Aurora police training testimony takes up most of the day in trial against officers charged in the death of Elijah McClain

Racial Injustice Elijah McClain
Prosecutor Jonathan Bunge walks into the Adams County Justice Center for the start of the trial of two police officers charged in the 2019 death of Elijah McClain, Wednesday, Sept. 20, 2023, in Brighton Colo. (AP Photo/Jack Dempsey)

The sergeant in charge of the training academy at the Aurora Police Department spent a large part of his Thursday testimony talking about what Aurora officers are required to know and do, especially in dealing with suspects. 

Aurora Police Sgt. Kevin Smyth testified on various protocols that officers are taught in dealing with suspects including those in respiratory distress and how to apply the carotid hold. The prosecution walked Smyth through PowerPoint slides that were used in the curriculum at the time. Both Randy Roedema and Jason Rosenblatt, who are on trial and charged in Elijah McClain’s death, were at the academy in 2017.

In effect, the prosecution was showing the jury the things that the officers are trained to do in situations where people struggle or when they say they can’t breathe, drawing lines to what was done — or not — that night in the forcible arrest of McClain and whether the two officers were following protocol.

The first slide read, MYTH: “If you can talk, you can breathe.” Smyth said it’s a pervasive phrase used by coaches, doctors and even law enforcement.

“We're addressing it because it can actually create a situation where an officer is blind to certain signs if they truly believe this is true,” Smyth said.  “It actually requires more than just the components of what it takes to talk. And so we teach about three separate things that are required for breathing. And the purpose of that is to show that a person could actually be talking but still have an issue with respiration.”

Smyth said trainings bring up this phrase so officers have an understanding of not to be disarmed because someone is still talking. 

“It takes an open and unobstructed airway. I have to have the ability to move stuff in and out. I have to have the mechanical articulation of the chest, the lungs have to be able to feel and then I also have to have gas exchange,” Smyth explained.

He added that officers are not trained to make diagnoses. They are trained to recognize physical, psychological, and behavioral cues in order to make a plan to get a person help as fast as possible.

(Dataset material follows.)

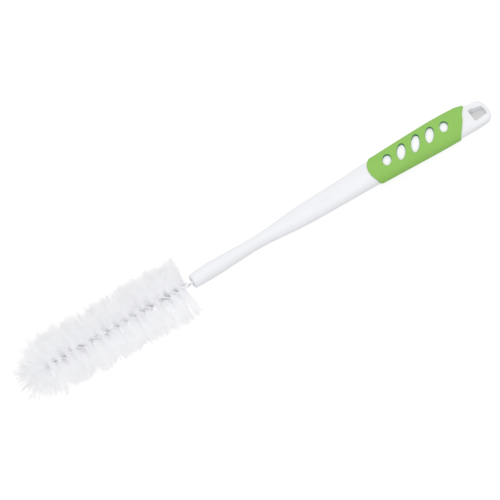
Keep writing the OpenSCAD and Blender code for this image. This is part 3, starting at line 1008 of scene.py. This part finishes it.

The prosecution and defense spent a large part of Thursday asking Smyth about the use of the carotid hold. The officers used the hold on McClain twice as they attempted to subdue him. McClain briefly passed out and vomited several times, including into the mask he was wearing as he was walking home on Aug. 24. 2019. 

Carotid hold restricts the blood flow of the brain causing a person to lose consciousness. That hold is now prohibited across Colorado after the state legislature passed a police reform bill in the wake of the racial justice and police brutality protests in the summer of 2020. 

Out of the 130 to 140 hours of the arrest control curriculum at the training academy, six hours were dedicated to the carotid hold in 2019 training, according to Smyth. Compared to other individual techniques, cadets spent the most time on that particular hold. 

Smyth explained that trainees are told to avoid applying the hold repeatedly on the same person. He said it takes an average person 5 to 15 seconds to go unconscious and 20 to 30 seconds to regain consciousness. 

“So, once they come back to consciousness, we want to kind of start a little timer and say, hey, if they're not coherent, if they're not answering questions, if they're not appearing normal in that 30 seconds, then it's a medical emergency,” Smyth said. “We need to update rescue and provide first aid if we need to.”

McClain was not given medical attention by the officers that night. He died at the hospital several days after his encounter with Aurora police.

Other witnesses

UCHealth registered nurse Andrea Libhart spoke about drawing blood from McClain the night he arrived at the hospital. 

NMS Labs forensic toxicologist Michael Lamb testified as an expert in toxicology in testing and results. He tested McClain’s blood for the presence of ketamine. The defense presented a study from the American Journal of Emergency Medicine that an anesthetic dose of ketamine is between 4-6 milligrams per kilogram. 

Lamb said he calculated 7.7 milligrams per kilogram in McClain based on his body weight — which is more than the recommended dose.

The toxicology report also found 14 nanograms per milliliter of Delta 9 THC, 31 nanograms per milliliter of Delta-carboxy THC, and 4.9 milliliters of 11 hydroxy Delta-THC in McClain. Lamb said he couldn't make an appropriate opinion on the concentration of marijuana that would equal impairment. 

“We do not have enough evidence to assign a number to any sort of specific signs or symptoms that someone would be experiencing under the influence of marijuana,” Lamb said.

The defense closed out the day cross-examining Paula Hull, who was the City of Aurora 911 dispatcher on the night McClain was violently arrested.

Editor's note: This story has been corrected to reflect Elijah McClain's condition after being placed in a carotid hold.